Everyone around here was pleased with wheat harvest. I’m hearing about a lot of 90s and 100s out there. Oat harvest will happen this week. I know in this area a lot of guys are scrambling for straw because a lot of big dairies from New York have come in looking for straw acres. 

Kyle Nietfeld

We just received anywhere from six to nine tenths of rain on Thursday, so everything’s looking good for now. We’ve got a lot of heat coming, so hopefully here in the next week or so we’ll catch another shower to keep everything going. We’ve been getting just enough to get by it seems. We don’t have any excess moisture that’s for sure, but it seems like we just get enough small little showers just keep everything growing.

Everybody I’ve talked to says this year they had some of the best wheat they’ve raised, good grain yield, good grain quality and the straw was phenomenal. Everybody was really impressed with it.
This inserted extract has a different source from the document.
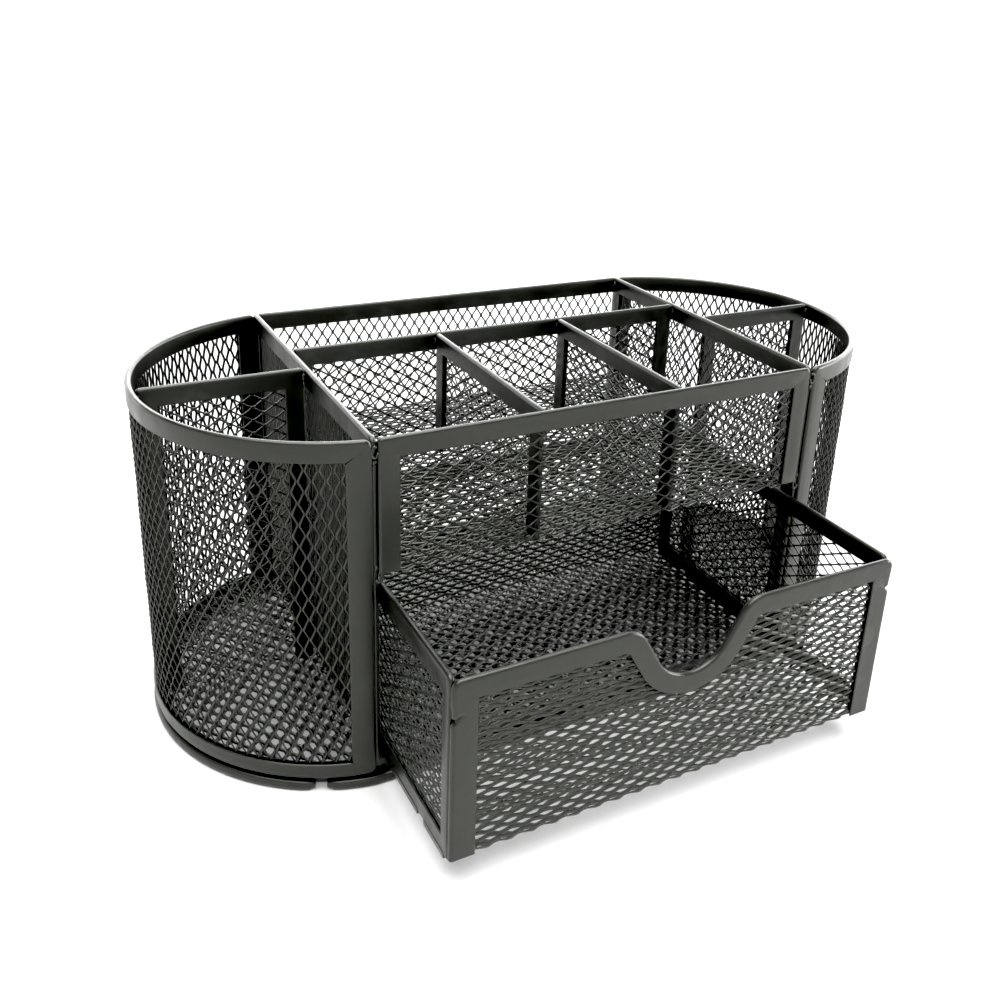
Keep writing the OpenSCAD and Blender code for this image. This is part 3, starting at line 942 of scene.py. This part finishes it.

There are lot of double-crop soybeans going in after the wheat. Some people are saving some ground back to haul the manure to get by through the summer. There are a few tile projects going on too, but the majority of the wheat fields are double-cropped around here. We received a couple tenths of rain after most of them got planted so they’re up and starting to look good.
Around 50% of our corn is tasseled out and will be starting to pollinate here this week. The heat is not going to be the best thing for it but we’ve had worse. The other 50% I would say would be tasseled out here by the end of this week. The corn is looking good but we will be short on moisture with the 90s coming this week and this is a critical point in the growing season for the corn. 

Soybeans are looking a little bit better than they had been. With these little rains we’ve been getting, they’ve really taken off here in the last couple of weeks. I think they’re not going to be super tall, but we’d rather not see them get too tall. Between knee high and waist high is plenty high. A lot of them are getting to be just shy of knee-high right now and the rows are all filled in. We’re done spraying all of our first crop beans and we couldn’t be happier with the way with the weed control is right now.